In 1934 Claudel was a celebrated author, known (among other things) for his eleven-hour-long mystical drama Le Soulier de Satin (The Satin Slipper). His religious conviction undoubtedly meant he had an affinity with the historical and religious subject of the oratorio; the poet also had previous experience of working with composers. More or less contemporaneously with our story, Honegger’s fellow composer Darius Milhaud wrote the stage music for Claudel’s play La Sagesse. Yet Honegger only came knocking at Paul Claudel’s door after not seeing eye to eye with the writer and dramaturge Jehanne d’Orliac. A good year before Claudel wrote his poem in a burst of activity in 1934, she came up with a first draft at the request of Honegger and his patron Ida Rubinstein.

XI

And it is with Ida Rubinstein that the history of Jeanne d’Arc au bûcher begins. The flamboyant Russian actress and dancer is best known for having commissioned Ravel’s Boléro and Stravinsky’s Le Baiser de la fée.

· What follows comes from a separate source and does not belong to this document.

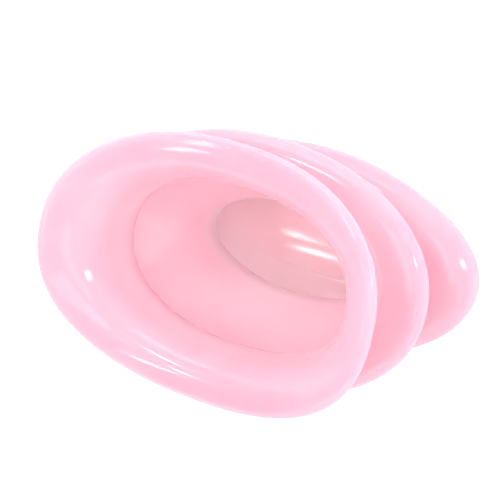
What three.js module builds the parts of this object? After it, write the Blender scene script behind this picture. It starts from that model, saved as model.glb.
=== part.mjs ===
// Silicone cupping cup: a thin oval bellows, closed at the bottom and flared at the mouth.
// Millimetres, +Z up. The cup stands on its closed end, X runs along the long way of the oval.
// The wall is one moulding on the real cup. Here it is divided at its fold lines, into the
// stiff rings and the thin webs between them, so that the folds can close.
import * as THREE from "three";

// Driving sizes. A station is an oval of the wall's middle surface: its two half-widths, its
// depth below the mouth plane, and the power of its superellipse (2 is a plain ellipse).
const CUP_HEIGHT = 48.5;
const WALL = 2;
const LIP = { long: 29.6, short: 20.6, depth: 1, power: 2.27 };
const FRONT_THROAT = { long: 22.8, short: 14.4, depth: 14, power: 2.2 };
const FRONT_RIM = { long: 30.9, short: 20.7, depth: 18.1, power: 2.1 };
const REAR_THROAT = { long: 17.3, short: 8.6, depth: 33.6, power: 2 };
const REAR_RIM = { long: 31, short: 16.8, depth: 39.2, power: 1.95 };
const END_LAND = { depth: 47.5, power: 2.2, fraction: 0.93 };

const FLARE_POWER = 2.3;
const LIP_SADDLE = 2.9;
const LIP_THICKENING = 0.25;
const REAR_RIM_RIB = 0.45;
const END_POWER = { long: 3.8, short: 2.1 };
const FOLD_RADIUS = { front: 1.8, middle: 3, rear: 2.7 };

const GAP = 0.35;
const SEGMENTS = 48;
const CAP_STEPS = 4;
const SMALL_STEP = 1e-3;
const SILICONE = { color: 0xffc3d8, roughness: 0.28, metalness: 0 };

const mix = (a, b, share) => a + (b - a) * share;
const signedPower = (x, power) => Math.sign(x) * Math.abs(x) ** power;

// The station that lies a share of the way from one oval to another, at its own depth.
function between(from, to, share, depth, extra = {}) {
  return {
    long: mix(from.long, to.long, share),
    short: mix(from.short, to.short, share),
    power: mix(from.power, to.power, share),
    depth,
    lift: 0,
    thickening: 0,
    ...extra,
  };
}

// The trumpet mouth: a quarter of a superellipse, level at the lip and upright at the throat.
function flare(t) {
  const turn = (1 - t) * (Math.PI / 2);
  const inward = Math.cos(turn) ** (2 / FLARE_POWER);
  const upward = Math.sin(turn) ** (2 / FLARE_POWER);
  const depth = mix(FRONT_THROAT.depth, LIP.depth, upward);
  const lift = LIP_SADDLE * (1 - inward);
  const thickening = LIP_THICKENING * (1 - t) ** 4;
  return between(LIP, FRONT_THROAT, inward, depth, { lift, thickening });
}

// A fold from one oval to a wider or narrower one: round, straight, then round the other way,
// and upright at both ends.
function fold(from, to, radius, extra = () => ({})) {
  const rise = to.depth - from.depth;
  const reach = Math.abs(to.long - from.long + to.short - from.short) / 2;
  const across = Math.hypot(reach - 2 * radius, rise);
  const web = Math.sqrt(across ** 2 - 4 * radius ** 2);
  const lean = Math.atan2(reach - 2 * radius, rise) + Math.atan2(2 * radius, web);
  const arc = radius * lean;
  const total = 2 * arc + web;
  const half = (travelled) => {
    const angle = Math.min(travelled / radius, lean);
    const past = Math.max(travelled - arc, 0);
    return {
      out: radius * (1 - Math.cos(angle)) + past * Math.sin(lean),
      down: radius * Math.sin(angle) + past * Math.cos(lean),
    };
  };
  return (t) => {
    const travelled = t * total;
    const first = half(travelled);
    const last = half(total - travelled);
    const nearEnd = travelled > arc + web;
    const out = nearEnd ? reach - last.out : first.out;
    const down = nearEnd ? rise - last.down : first.down;
    return between(from, to, out / reach, from.depth + down, extra(t));
  };
}

const frontFold = fold(FRONT_THROAT, FRONT_RIM, FOLD_RADIUS.front);
const middleFold = fold(FRONT_RIM, REAR_THROAT, FOLD_RADIUS.middle);
const rearFold = fold(REAR_THROAT, REAR_RIM, FOLD_RADIUS.rear, (t) => ({
  thickening: t === 1 ? REAR_RIM_RIB : 0,
}));

// The closed end: it turns in from the rear rim to a flat oval land.
function closedEnd(t) {
  const along = END_LAND.fraction * t;
  const narrow = (power) => (1 - along ** power) ** (1 / power);
  return {
    long: REAR_RIM.long * narrow(END_POWER.long),
    short: REAR_RIM.short * narrow(END_POWER.short),
    power: mix(REAR_RIM.power, END_LAND.power, along),
    depth: mix(REAR_RIM.depth, END_LAND.depth, t),
    lift: 0,
    thickening: t === 0 ? REAR_RIM_RIB : 0,
  };
}

// The flat oval that the cup stands on, from its edge to the middle.
function land(t) {
  const edge = closedEnd(1);
  return between(edge, { long: 0, short: 0, power: edge.power }, t, edge.depth);
}

const meanWidth = (station) => (station.long + station.short) / 2;

// The wall's direction at a point of a curve: out is away from the axis, down is into the cup.
function direction(curve, t) {
  const low = Math.max(t - SMALL_STEP, 0);
  const high = Math.min(t + SMALL_STEP, 1);
  const before = curve(low);
  const after = curve(high);
  const out = meanWidth(after) - meanWidth(before);
  const down = after.depth - before.depth;
  const length = Math.hypot(out, down);
  return { out: out / length, down: down / length, speed: length / (high - low) };
}

// The stations of one stretch of a curve, each with the wall's direction there.
function stretch({ curve, from, to, steps }) {
  const stations = [];
  for (let i = 0; i <= steps; i += 1) {
    const t = mix(from, to, i / steps);
    stations.push({ ...curve(t), ...direction(curve, t) });
  }
  return stations;
}

// The stretch's end is drawn back along the wall, to leave half the gap to the next piece.
function drawnBack(span, atStart) {
  const t = atStart ? span.from : span.to;
  const shift = GAP / 2 / direction(span.curve, t).speed;
  return atStart ? { ...span, from: t + shift } : { ...span, to: t - shift };
}

// A point of the wall on one of its two faces: side is 1 outside and -1 inside.
function facePoint(station, side) {
  const offset = side * (WALL / 2 + station.thickening);
  return {
    ...station,
    long: Math.max(station.long + offset * station.down, 0),
    short: Math.max(station.short + offset * station.down, 0),
    depth: station.depth - offset * station.out,
  };
}

// The rounded edge of the lip, from the outer face round to the inner one.
function lipCap(station) {
  const radius = WALL / 2 + station.thickening;
  const points = [];
  for (let i = 1; i < CAP_STEPS; i += 1) {
    const turn = (Math.PI * i) / CAP_STEPS;
    const beyond = radius * Math.sin(turn);
    const side = radius * Math.cos(turn);
    points.push({
      ...station,
      long: station.long + side * station.down - beyond * station.out,
      short: station.short + side * station.down - beyond * station.out,
      depth: station.depth - side * station.out - beyond * station.down,
    });
  }
  return points;
}

// The closed surface that a loop of oval stations sweeps round the axis.
function ovalSolid(loop, ringCloses) {
  const positions = [];
  for (const station of loop) {
    for (let j = 0; j < SEGMENTS; j += 1) {
      const turn = (2 * Math.PI * j) / SEGMENTS;
      const x = station.long * signedPower(Math.cos(turn), 2 / station.power);
      const y = station.short * signedPower(Math.sin(turn), 2 / station.power);
      const z = CUP_HEIGHT - station.depth + station.lift * Math.cos(2 * turn);
      positions.push(x, y, z);
    }
  }
  const indices = [];
  const strips = ringCloses ? loop.length : loop.length - 1;
  for (let i = 0; i < strips; i += 1) {
    const next = (i + 1) % loop.length;
    for (let j = 0; j < SEGMENTS; j += 1) {
      const beside = (j + 1) % SEGMENTS;
      const corners = [i, next].map((row) => [row * SEGMENTS + j, row * SEGMENTS + beside]);
      const [[a, b], [c, d]] = corners;
      indices.push(a, c, b, b, c, d);
    }
  }
  const geometry = new THREE.BufferGeometry();
  geometry.setAttribute("position", new THREE.Float32BufferAttribute(positions, 3));
  geometry.setIndex(indices);
  geometry.computeVertexNormals();
  return geometry;
}

// One piece of the wall, from a few stretches of the profile that follow each other.
function wallPiece(name, spans, { openLip = false, closedBottom = false } = {}) {
  const cut = spans.map((span, i) => {
    const started = i === 0 && !openLip ? drawnBack(span, true) : span;
    return i === spans.length - 1 && !closedBottom ? drawnBack(started, false) : started;
  });
  const stations = cut.flatMap((span, i) => stretch(span).slice(i === 0 ? 0 : 1));
  const outside = stations.map((station) => facePoint(station, 1));
  const inside = stations.map((station) => facePoint(station, -1));
  const cap = openLip ? lipCap(stations[0]) : [];
  const loop = [...inside.reverse(), ...cap.reverse(), ...outside];
  const material = new THREE.MeshStandardMaterial(SILICONE);
  const mesh = new THREE.Mesh(ovalSolid(loop, !closedBottom), material);
  mesh.name = name;
  return mesh;
}

const span = (curve, from, to, steps) => ({ curve, from, to, steps });

// The pieces, from the lip down to the closed end. Where two spans meet inside one piece,
// the wall runs through a throat or over a rim.
function mouthPieces() {
  return [
    wallPiece("mouth_lip", [span(flare, 0, 0.22, 2)], { openLip: true }),
    wallPiece("mouth_flare", [span(flare, 0.22, 0.8, 6)]),
    wallPiece("front_throat", [span(flare, 0.8, 1, 2), span(frontFold, 0, 0.3, 3)]),
  ];
}

function frontBulgePieces() {
  return [
    wallPiece("front_web", [span(frontFold, 0.3, 0.68, 2)]),
    wallPiece("front_rim", [span(frontFold, 0.68, 1, 3), span(middleFold, 0, 0.2, 3)]),
    wallPiece("middle_web", [span(middleFold, 0.2, 0.78, 4)]),
  ];
}

function rearBulgePieces() {
  return [
    wallPiece("rear_throat", [span(middleFold, 0.78, 1, 3), span(rearFold, 0, 0.26, 3)]),
    wallPiece("rear_web", [span(rearFold, 0.26, 0.74, 2)]),
    wallPiece("rear_rim", [span(rearFold, 0.74, 1, 3), span(closedEnd, 0, 0.3, 3)]),
    wallPiece("end_wall", [span(closedEnd, 0.3, 1, 6)]),
    wallPiece("end_land", [span(land, 0, 1, 1)], { closedBottom: true }),
  ];
}

const cup = new THREE.Group();
cup.add(...mouthPieces(), ...frontBulgePieces(), ...rearBulgePieces());

export default cup;
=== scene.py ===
import math

import bpy
from mathutils import Matrix, Vector


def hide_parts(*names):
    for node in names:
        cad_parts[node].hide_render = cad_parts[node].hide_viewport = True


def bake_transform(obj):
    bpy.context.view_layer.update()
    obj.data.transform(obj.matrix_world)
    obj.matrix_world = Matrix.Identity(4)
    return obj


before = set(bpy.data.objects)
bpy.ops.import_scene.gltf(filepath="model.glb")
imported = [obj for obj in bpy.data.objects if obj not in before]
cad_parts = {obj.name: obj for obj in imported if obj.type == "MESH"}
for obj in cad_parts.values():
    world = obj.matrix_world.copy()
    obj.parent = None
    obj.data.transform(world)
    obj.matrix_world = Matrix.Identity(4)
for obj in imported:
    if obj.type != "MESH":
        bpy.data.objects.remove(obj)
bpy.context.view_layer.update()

MM = 0.001
WHITE = (1.0, 1.0, 1.0, 1.0)

# Ovals of the wall's middle surface: half-widths, depth below the mouth plane, and the
# power of the superellipse, as the frame has them.
WALL = 2 * MM
LIP = {"long": 29.6 * MM, "short": 20.6 * MM, "depth": 1 * MM, "power": 2.27}
FRONT_THROAT = {"long": 22.8 * MM, "short": 14.4 * MM, "depth": 14 * MM, "power": 2.2}
FRONT_RIM = {"long": 30.9 * MM, "short": 20.7 * MM, "depth": 18.1 * MM, "power": 2.1}
REAR_THROAT = {"long": 17.3 * MM, "short": 8.6 * MM, "depth": 33.6 * MM, "power": 2.0}
REAR_RIM = {"long": 31 * MM, "short": 16.8 * MM, "depth": 39.2 * MM, "power": 1.95}
END_LAND = {"depth": 47.5 * MM, "power": 2.2, "fraction": 0.93}
FLARE_POWER = 2.3
LIP_SADDLE = 2.9 * MM
LIP_THICKENING = 0.25 * MM
REAR_RIM_RIB = 0.45 * MM
END_POWER = {"long": 3.8, "short": 2.1}
FOLD_RADIUS = {"front": 1.8 * MM, "middle": 3 * MM, "rear": 2.7 * MM}
CUP_HEIGHT = END_LAND["depth"] + WALL / 2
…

In 1934 she discussed her idea for a Joan of Arc drama with Arthur Honegger, expressing her wish to play a last lead role. Shortly before that Rubinstein had been inspired by productions by Les Théophiliens, a theatre company at the Sorbonne specializing in medieval mystery plays. That was the initial spark underlying the oratorio. A spark that shimmers throughout the whole history of Jeanne d’Arc au bûcher. From the original in Basel to the current production. Because even in Castellucci’s profane set, mystery is never far off.